Reproducibility. It’s easy to fall into the trap of completing a single data visualization project without reproducing those results over a longer timeline. If decision-makers and data professionals don’t see the results of their work, they won’t feel incentivized to keep innovating in the same direction.

Wharton School of Business study found that the use of data visualizations could shorten business meetings by 24%.
Wharton School of Business

How to Put Data Visualization at the Center of Your Company Culture

The demands of data visualization represent new territory for most teams. We rely on these key steps to make data visualization a central part of our clients’ culture.

Building Trust-Based Relationships Between Teams
Data visualization is a collaborative effort that requires participation from multiple departments. Identify key members of your sales, marketing, and analytics teams and engage them on projects in ways that help build a relationship of respect and trust. These insights might even come in the form of a data culture awareness and readiness stakeholder survey to gauge the current understanding, applications and usages of data inside of the organization.

Start Small and Develop Reference Points
There’s nothing wrong with being ambitious, but multiple small projects on familiar topics will get you farther than a vast,, disruptive company-wide initiative. These small projects help everyone establish clear reference points that inform future projects, building reasonable expectations into the data visualization workflow.

Find Solutions to the Industry’s Core Pain Points
When bringing together disparate teams, it helps to keep everyone focused on common pain points they all intuitively understand. These are often big, industry-wide problems that employees and managers face every day. When data visualization addresses these issues, it immediately demonstrates its core value.

Step Into Design Thinking
The key thought process behind data visualization is human-centered design. The point is not to create and share dozens of impressive-looking charts. It’s to use data to tell a story that includes all the information decision-makers need – and none of the information they don’t.
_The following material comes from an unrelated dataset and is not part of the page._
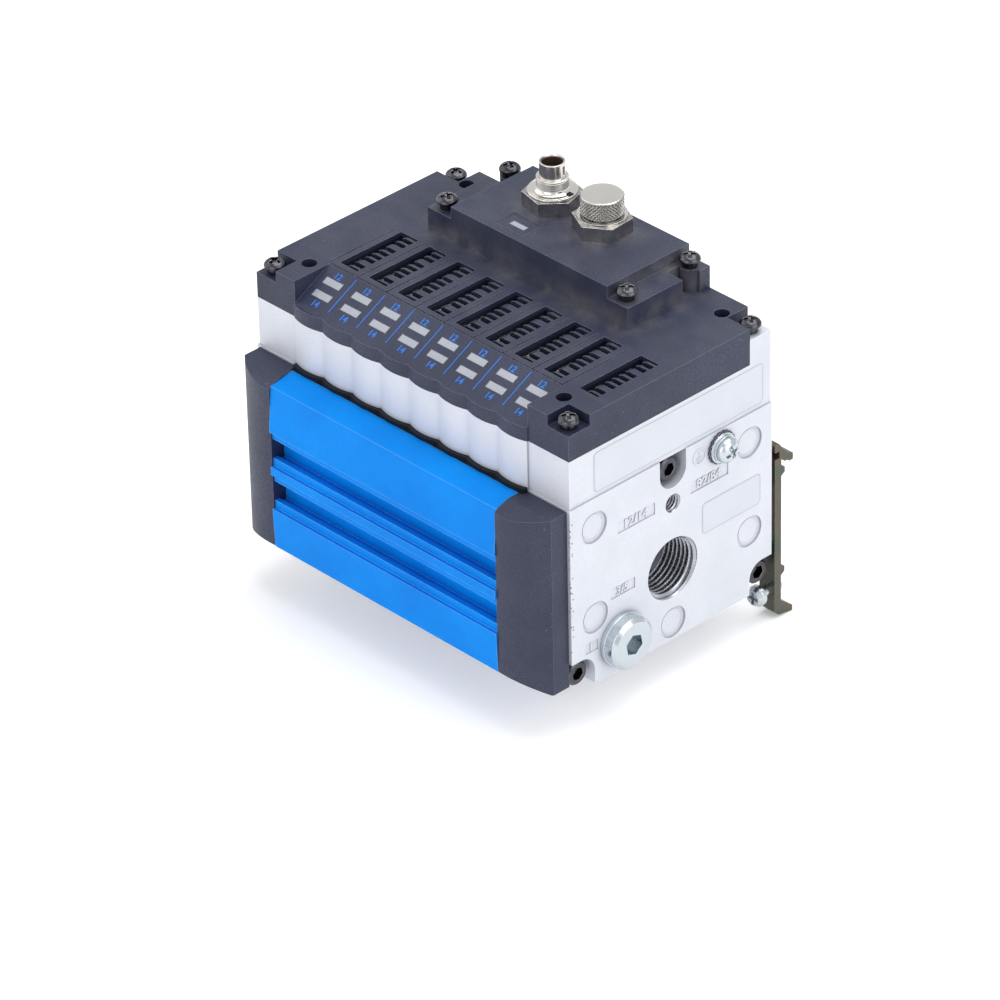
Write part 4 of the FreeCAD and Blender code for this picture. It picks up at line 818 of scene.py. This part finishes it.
@dataclass
class BareLabels(SubAssembly):
    """The two labels of the right end plate, bare, with a fine line of painted shade inside
    their edge.
    """

    thickness: float = 0.07
    line: float = 0.22
    line_rise: float = 0.012
    root: float = 0.02
    radius: float = 1.2
    upper_sink: float = 0.4
    # Middle, as y and z, then length and height
    upper: Pairs = ((36.7, 58.5), (56.5, 11.0))
    lower: Pairs = ((53.8, 29.4), (19.8, 8.6))

    def sheet(self, name: str, x: float, middle: tuple[float, float],
              size: tuple[float, float]) -> None:
        """One label: a thin rounded sheet and a fine line of painted shade inside its edge.

        Args:
            name: the label's name.
            x: where its back lies.
            middle: its middle, as y and z.
            size: its length and height.
        """
        basis = Basis((x, *middle), *FACING_RIGHT)
        u, v = rounded_outline(*size, self.radius)
        count = len(u)
        walls = grid_faces(2, count, False, True).tolist()
        rows = np.concatenate([basis.place(u, v, np.full(count, -self.root)),
                               basis.place(u, v, np.full(count, self.thickness))])
        self.piece(name, (rows, [*walls, list(range(count, 2 * count))]), LABEL)
        # The darker line paints the shade at the sheet's edge.
        inner = 2 * self.line
        u2, v2 = rounded_outline(size[0] - inner, size[1] - inner, self.radius - self.line)
        high = np.full(count, self.thickness + self.line_rise)
        rows = np.concatenate([basis.place(u, v, high), basis.place(u2, v2, high)])
        self.piece(name + "_line", (rows, walls), LABEL_EDGE_SHADE)

    def build(self) -> None:
        """Sticks both labels on."""
        self.sheet("label_upper", self.right - self.upper_sink, *self.upper)
        self.sheet("label_lower", self.right, *self.lower)


@dataclass
class Fasteners(SubAssembly):
    """Screws with domed heads and cross recesses, and the toothed earth washer."""

    corner_x: float = 50.4
    corner_seats: Pairs = ((3.6, 72.1), (64.0, 71.9))
    housing_x: tuple[float, float] = (-31.6, 29.9)
    housing_seats: Pairs = ((43.3, 81.1), (64.4, 81.1))
    earth_place: tuple[float, float] = (50.3, 47.1)
    earth_turn: float = 0.35
    washer_radius: float = 4.0
    washer_teeth: int = 18

    @staticmethod
    def dome(radius: float, low: float, high: float) -> Array:
        """Profile of a head: height = low + rise times a root of 1 - (r / radius) squared.

        Args:
            radius: the head's radius.
            low: where the dome starts.
            high: its top.

        Returns:
            Rows of radius and height, which end on the axis.
        """
        out = np.linspace(1.0, 0.0, 22) ** 0.8
        rise = (1.0 - out ** 2.6) ** 0.62
        return np.stack([radius * out, low + (high - low) * rise], axis=1)

    @staticmethod
    def cross(span: float, width: float, depth: float, floor: float) -> Relief:
        """Lift of a cross recess: minus the depth inside either bar, above the floor.

        Args:
            span: length of each bar.
            width: width of each bar.
            depth: depth on the axis.
            floor: the height above which the head is cut.

        Returns:
            The lift.
        """
        def lift(angle: Array, height: Array, radius: Array) -> Array:
            """Lift of each point of the grid.

            Args:
                angle: its angle round the axis.
                height: its height.
                radius: its distance from the axis.

            Returns:
                The lift.
            """
            u, v = np.abs(radius * np.cos(angle)), np.abs(radius * np.sin(angle))
            bar = np.minimum(np.maximum(u, v) / (span / 2), 1.0)
            inside = (np.minimum(u, v) < width / 2) & (bar < 1.0) & (height > floor)
            return np.where(inside, -depth * (1.0 - 0.6 * bar ** 3), 0.0)
        return lift

    def pan(self, basis: Basis) -> Shape:
        """A pan-head screw with a plain shank and a neck.

        Args:
            basis: where its seat is.

        Returns:
            The screw's shape.
        """
        profile = np.concatenate([[[0.0, -7.0], [1.45, -7.0], [1.45, 0.0], [1.9, 0.02],
                                   [1.9, 1.6], [2.5, 1.6], [2.72, 1.8]],
                                  self.dome(2.75, 2.0, 3.5)])
        recess = self.cross(span=3.3, width=0.85, depth=1.1, floor=2.5)
        return lathe(profile, 72, basis, lift=recess)

    def cover_screws(self) -> None:
        """The eight screws of cover and housing, each turned a little differently."""
        places = [(sign * self.corner_x, y, z, 0.5 + sign * 0.4)
                  for sign in (-1.0, 1.0) for y, z in self.corner_seats]
        places += [(x, y, z, 0.2 + x * 0.02)
                   for x in self.housing_x for y, z in self.housing_seats]
        heads = [self.pan(Basis((x, y, z), (math.cos(turn), math.sin(turn), 0.0),
                                (-math.sin(turn), math.cos(turn), 0.0)))
                 for x, y, z, turn in places]
        screws = self.piece("domed_cover_screws", join_parts(heads), OXIDE, "black_steel",
                            40.0)
        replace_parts(screws, "cover_screws")

    def build(self) -> None:
        """Makes the cover's screws, the earth screw and its toothed washer."""
        self.cover_screws()
        c, d = math.cos(self.earth_turn), math.sin(self.earth_turn)
        face = Basis((self.right, *self.earth_place), (0.0, c, d), (0.0, -d, c))
        profile = np.concatenate([[[0.0, -7.0], [1.95, -7.0], [1.95, 1.8], [3.1, 1.8],
                                   [3.28, 1.95]], self.dome(3.3, 2.3, 4.2)])
        recess = self.cross(span=3.9, width=1.0, depth=1.4, floor=2.9)
        screw = lathe(profile, 80, face, lift=recess)
        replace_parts(self.piece("domed_earth_screw", screw, ZINC, "zinc_steel", 40.0),
                    "earth_screw")

        def teeth(angle: Array, height: Array, radius: Array) -> Array:
            """Relief = the teeth's length wherever a wave round the rim is above nothing."""
            crest = np.cos(self.washer_teeth * angle) > 0.0
            return np.where(radius > self.washer_radius, 0.3 * crest, 0.0)

        ring = np.array([[3.9, 0.03], [4.1, 0.03], [4.1, 0.5], [3.9, 0.5]])
        self.piece("toothed_washer", lathe(ring, 144, face, relief=teeth), OXIDE,
                   "zinc_steel")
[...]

Obtain Senior Leadership Advocacy
Having an internal data visualization champion is a significant predictor of successful cultural change. The more authoritative and influential that champion is, the better. Senior leadership advocacy is obviously an ideal case, but top-performers in any hierarchical ladder rung can also make excellent assets.

Use Internal Resistance to Build a Dialogue
Engaging data visualization champions is easy. Debating with naysayers is more challenging – and there will always be a few. The earlier you establish a dialogue with these people, the better you will be able to build a data visualization workflow that addresses their concerns instead of ignoring them.

Identify What a Great Data Visualization Culture Looks Like
Don’t give in to the temptation to start making major changes to data workflows before every stakeholder has had their say. It’s essential that everyone involved understands – and agrees on – what having a great data visualization culture means before major changes happen.

Data: The Perfect Storyteller’s Tool

Organizations with a robust data visualization culture know how to tell compelling stories. These stories, backed by conclusive real-world data, form the backbone of those organizations’ interpersonal communications.

It’s not technical knowledge that makes data science such a valuable asset but the ability to organize data in a way that resonates with audiences. Data visualization is a tool for creating true stories with unique, personalized insights. These stories pinpoint what matters most to stakeholders, using high-impact analysis to address their most pressing needs.

At Hahn Agency, we’re making daily inroads to immerse our team of experts in using their imaginations to reimagine what data can do for our clients — starting with their culture first.